Now, I know some upgrades have become arcade repair staples, so don't think I'm lumping everyone into a prejudicial stereotype. It's just been said that "a little knowledge is a dangerous thing", and that applies to arcade repair, too. Perhaps y'all can do pcb repairs very well, but for some reason pinball and monitor repairs seem to bring out the worst in "engineer repairs"... ;)
 
Fair enough. I don't lump all arcade types into the "self-taught person who causes more harm than good" category. I figure out who each is. I'd ask you to do the same with me.

I'm an engineer with four things that many engineers don't have (and having worked in Engineering for many years, in my opinion (which is in no way described as humble) desperately need):
1. I can put three words or more together in a sentence
2. I can troubleshoot.
3. I have common sense.
4. I can think out of the box. At times, too far, but I'd rather be there than elsewhere.

Just as important, I can admit when I'm wrong, and learn from my mistakes.

I don't "upgrade" stuff - my job is to get it to work the way it was designed. If I find a glitch (for example, most Gottlieb video games use a dropping resistor to drop the excessive voltage to their sound chip, until the resistor gives up and you blast the sound chip), I'll design a solution around it, or preferably, use someone else's real-world already tested design.

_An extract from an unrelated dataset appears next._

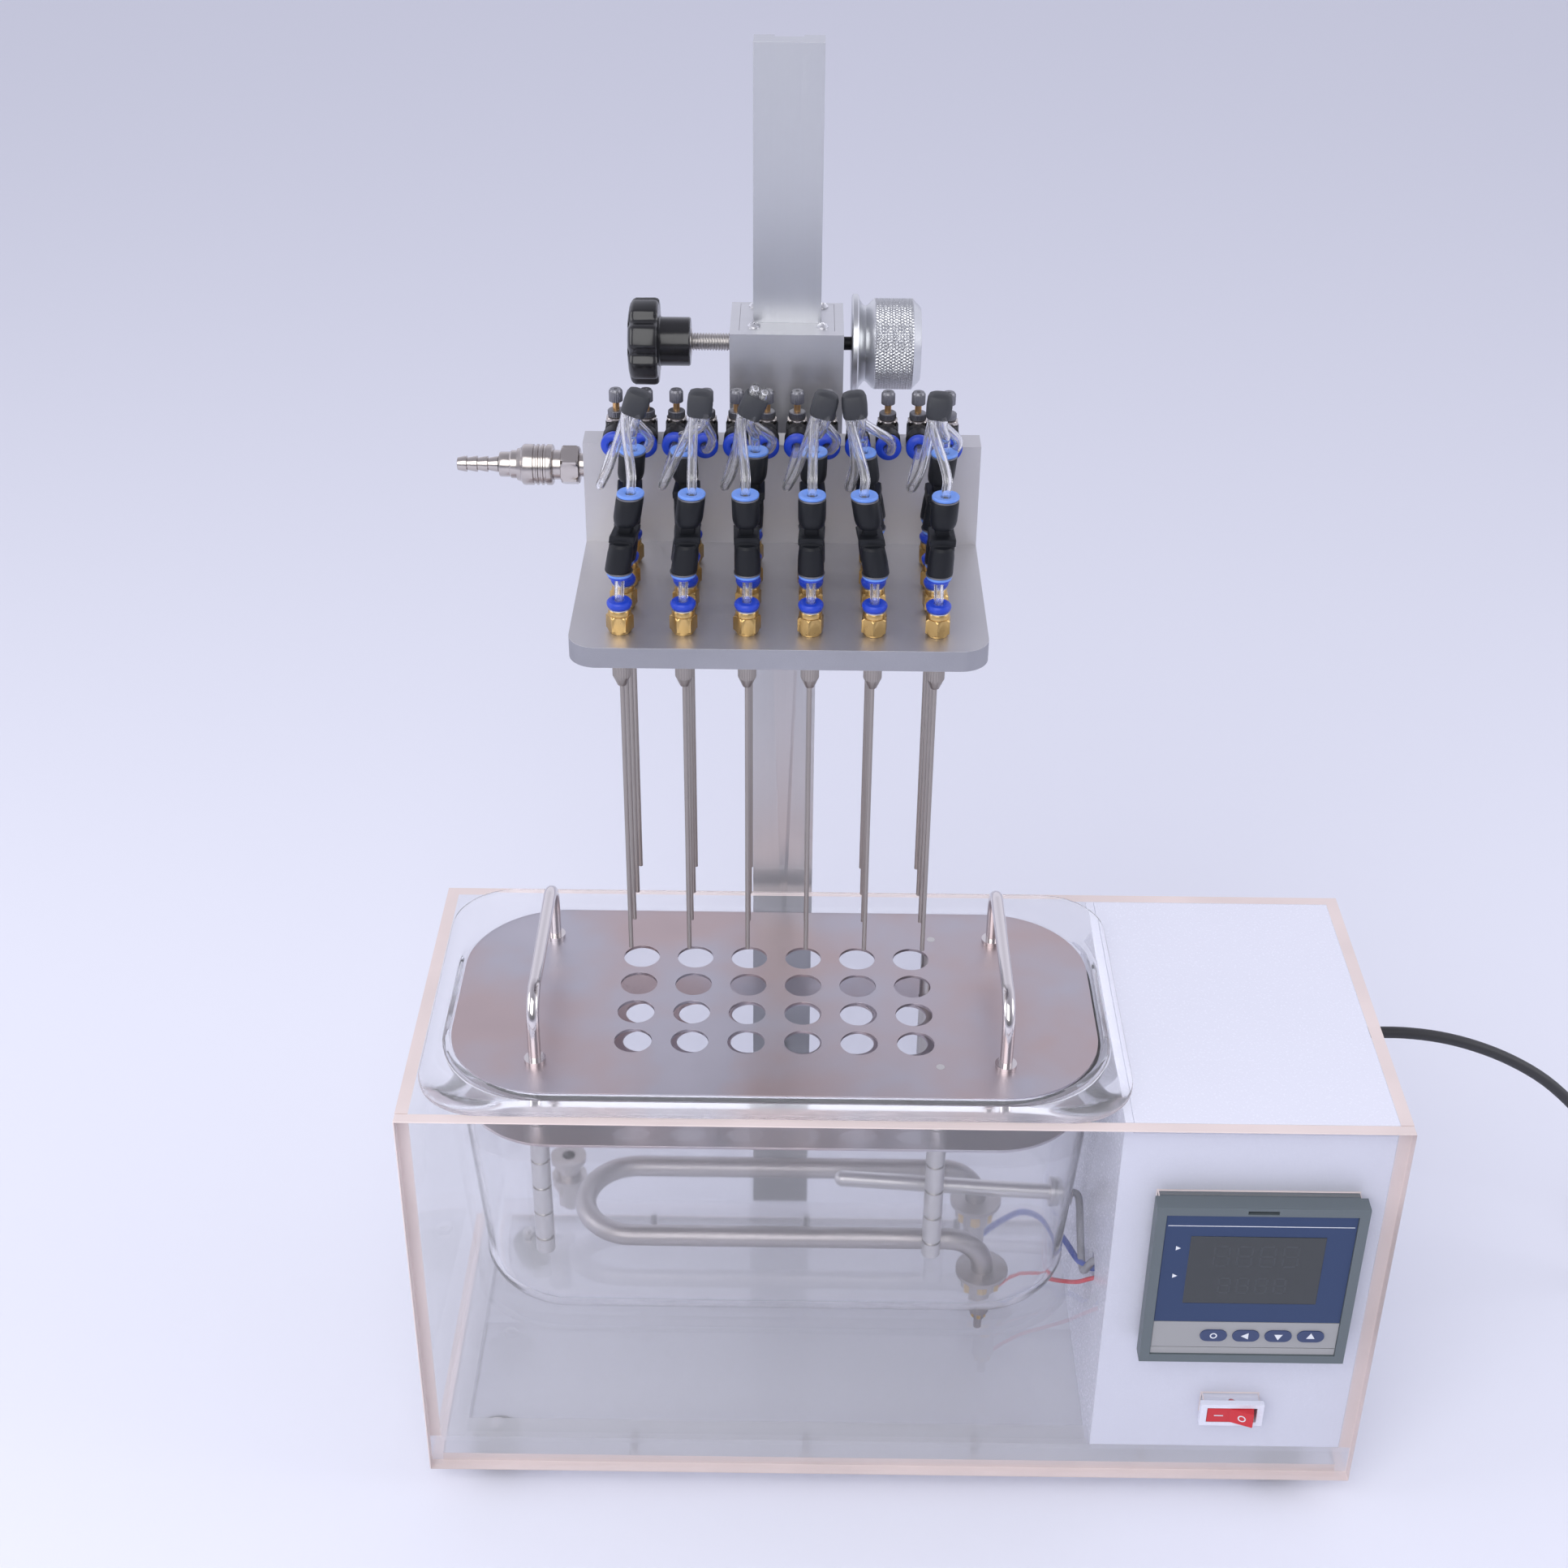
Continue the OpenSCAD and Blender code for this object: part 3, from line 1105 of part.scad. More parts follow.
module cord_lead() color([0.05, 0.05, 0.06]) place() sweep(smooth(lead_path, 2), cord_d / 2, 8, [0, 1, 0]);

coil_turns = 2 * coil_layer_turns + 0.5;
coil_mid = [coil_start.x + cord_d, coil_start.y + coil_outer, coil_start.z];
coil_inner = coil_outer - coil_pitch * coil_layer_turns;

// height of a place on the coil, as a share of one layer: it climbs in the half turn inside
function coil_rise(t) = max(0, min(1, (t - coil_layer_turns) / 0.5));
function coil_radius(t) = t < coil_layer_turns ? coil_outer - coil_pitch * t
    : t > coil_layer_turns + 0.5 ? coil_inner + coil_pitch * (t - coil_layer_turns - 0.5)
    : coil_inner - 1.6 * sin(180 * coil_rise(t));
function coil_point(t) = coil_mid + [coil_radius(t) * sin(360 * t), -coil_radius(t) * cos(360 * t),
    coil_pitch * coil_rise(t)];
coil_end = coil_point(coil_turns);
coil_path = concat([coil_start], [for (k = [0:coil_turns * coil_rings]) coil_point(k / coil_rings)],
    [coil_end + [0, plug_gap / 2, 0], coil_end + [0, plug_gap, 0]]);
coil_gap = min([for (i = [0:len(coil_path) - 1], j = [i + 12:1:len(coil_path) - 1])
    norm(coil_path[i] - coil_path[j])]) - cord_d;
function path_length(p, i = 0) = i > len(p) - 2 ? 0 : norm(p[i + 1] - p[i]) + path_length(p, i + 1);
echo(coil_gap = coil_gap, lead_length = path_length(lead_path), coil_length = path_length(coil_path));

module cord_coil() color([0.05, 0.05, 0.06]) place() sweep(coil_path, cord_d / 2, 6, [0, 0, 1]);

plug_end = coil_end + [0, plug_gap, 0];
plug_l = 38;
plug_w = 34;

// plug lying on the bench: grip, tapered collar towards the cord, and three pins
module cord_plug() color([0.05, 0.05, 0.06]) place() translate(plug_end) rotate([-90, 0, 0]) {
    half = plug_end.z - bench_z;
    cylinder(h = 16, d1 = 8.5, d2 = 12);
    translate([-plug_w / 2, -half, 14]) cube([plug_w, 2 * half, plug_l - 14]);
    for (x = [-6.4, 6.4]) translate([x - 3, 1, plug_l - eps]) cube([6, 1.5, 15]);
    translate([-0.75, -6, plug_l - eps]) cube([1.5, 6, 18]);
}

// ---------- output ----------

front_panel();
case_walls();
base_panel();
top_panel();
control_liner();
case_screws();
feet();
bath_pan();
heater();
drain_fitting();
temperature_probe();
internal_leads();
meter_case();
key_set();
key_left();
key_down();
key_up();
switch_frame();
switch_rocker();
column();
lift_rack();
cord_gland();
cord_lead();
cord_coil();
cord_plug();
rack_plate();
rack_shelf();
rack_rods();
rack_handles();
slide_block();
guide_plates();
head_screws();
manifold();
needle_plate();
valve_bodies();
lock_nuts();
tube_unions();
release_collars();
tubing();
tube_sleeves();
brass_fittings();
needles();
coupler_body();
coupler_sleeve();
hose_barb();
clamp_knob();
lift_knob();
pinion_shaft();
valve_screw_01();
valve_screw_02();
valve_screw_03();
valve_screw_04();
valve_screw_05();
valve_screw_06();
valve_screw_07();
valve_screw_08();
valve_screw_09();
valve_screw_10();
valve_screw_11();
valve_screw_12();
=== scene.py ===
# %% [markdown]
# A nitrogen sample evaporator dries liquid samples in test tubes: a clear water bath keeps the tubes
# warm, and twelve valves send nitrogen through tubes and needles onto the samples. The whole gas head
# rides up and down a column on a rack and pinion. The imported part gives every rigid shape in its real
# place, and this lesson dresses it: finishes for each node, and finer surfaces where the eye goes.

# %% Load the frame
import bmesh
import bpy
import json
import math
import numpy as np
from mathutils import Matrix, Vector


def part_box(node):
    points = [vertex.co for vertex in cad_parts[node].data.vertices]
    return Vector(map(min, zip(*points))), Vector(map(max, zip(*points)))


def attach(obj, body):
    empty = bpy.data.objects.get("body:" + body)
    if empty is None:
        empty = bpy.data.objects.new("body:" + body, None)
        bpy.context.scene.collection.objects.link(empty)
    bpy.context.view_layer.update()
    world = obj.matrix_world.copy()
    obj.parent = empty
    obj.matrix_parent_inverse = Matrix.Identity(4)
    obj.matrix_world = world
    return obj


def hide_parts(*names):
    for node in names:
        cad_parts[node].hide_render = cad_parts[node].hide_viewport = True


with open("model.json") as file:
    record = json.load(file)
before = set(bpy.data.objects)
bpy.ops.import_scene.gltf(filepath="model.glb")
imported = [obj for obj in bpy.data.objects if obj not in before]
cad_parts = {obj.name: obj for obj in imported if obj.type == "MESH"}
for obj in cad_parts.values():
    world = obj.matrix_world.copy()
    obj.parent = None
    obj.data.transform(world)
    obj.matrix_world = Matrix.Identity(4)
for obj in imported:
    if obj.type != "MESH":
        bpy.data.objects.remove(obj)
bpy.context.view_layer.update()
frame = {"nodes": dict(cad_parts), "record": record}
nodes = frame["nodes"]

# %% [markdown]
# Sizes inside the object are easiest to think of from the middle of the case's underside, in
# millimetres, because the case is square to everything else. Two helpers carry such sizes to the row
# frame in metres: the case is shifted back a little and stands on its feet.

# %% The case's own frame
MM = 0.001
CASE_D, CASE_W, CASE_H = 184.0, 454.0, 222.4
walls_low, walls_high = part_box("case_walls")
shift = np.array([0.0, walls_high.y - CASE_D / 2 * MM, walls_low.z])


def at(x, y, z):
    """A point given in millimetres in the case's frame, as metres in the row frame."""
    return np.array([x, y, z], float) * MM + shift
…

Arcade designers aren't perfect - why else would:

- the early pinballs be designed with tin pins and sockets that corrode, or
- why would the early digital designers mount the batteries right on the PCB (where they can corrode and damage the board), or
- why in the name of all things holy would ANYONE design chips or sockets with legs / receivers that corrode?

The list could go on for ages with all the design flaws (security chips? Really - like someone is going to steal the board WITHOUT the security chip?) but I think you get my point.

Nobody is perfect. At least, I haven't met the person yet who is.